— START OF Information provided —

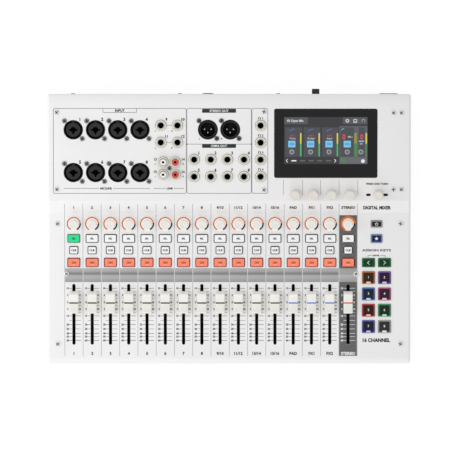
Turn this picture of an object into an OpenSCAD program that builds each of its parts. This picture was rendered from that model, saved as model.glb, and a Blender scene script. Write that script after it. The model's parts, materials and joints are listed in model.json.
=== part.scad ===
// Desktop digital mixing console with sixteen strips, a jack field and a touch screen.
// X runs along the strips' row, +Y to the rear, +Z up; z = 0 is the table under the feet.

/* [Case] */
// Width of the case from side to side
case_w = 415; // [412:0.5:420]
// Depth of the case from front lip to rear edge
case_d = 308; // [307:0.5:312]
// Height of the rubber feet, and of the case above the table
foot_h = 6; // [4:0.5:10]
// Height of the joint line between bottom case and top panel
parting_z = 20; // [16:0.5:22]
// Height of the front end of the fader deck
front_h = 44; // [42:0.5:50]
// Radius of the rounded front lip
lip_r = 8; // [7:0.5:8]
// Slope of both decks, in degrees
deck_tilt = 7; // [5:0.5:9]
// Rise of the ramp between the two decks
ramp_rise = 12; // [10:0.5:14]
// Width of the open joint between bottom case and top panel
joint_gap = 1.1; // [1.1:0.1:1.5]
// Thickness of the top panel and its side walls
wall = 2.4; // [2:0.1:2.8]

/* [Strips] */
// Number of channel strips
strip_count = 16; // [16]
// Distance from one strip to the next
strip_pitch = 20.9; // [20.5:0.1:21]
// Centre of the first strip
first_strip_x = -177.35; // [-178:0.05:-177]
// Travel of a fader from its lowest to its highest mark
fader_travel = 60; // [60]
// Part of that travel above the rest position
fader_rise = 16; // [10:1:30]

/* [Keys] */
// How far a key stands out of the deck
key_proud = 1.4; // [1:0.1:2]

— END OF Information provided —

▶ [What to do]: Return exactly, please, the lines of the material from the first one down to and including the line where "under the feet." appears.

▶ [Task result]:
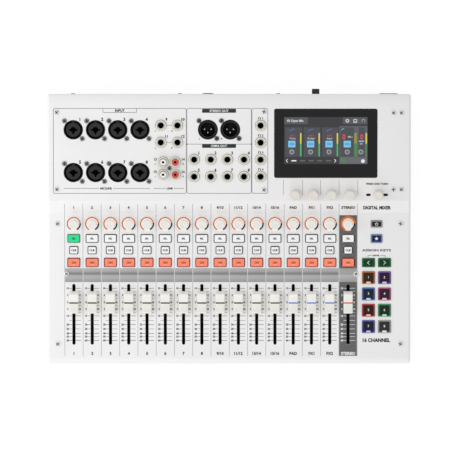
Turn this picture of an object into an OpenSCAD program that builds each of its parts. This picture was rendered from that model, saved as model.glb, and a Blender scene script. Write that script after it. The model's parts, materials and joints are listed in model.json.
=== part.scad ===
// Desktop digital mixing console with sixteen strips, a jack field and a touch screen.
// X runs along the strips' row, +Y to the rear, +Z up; z = 0 is the table under the feet.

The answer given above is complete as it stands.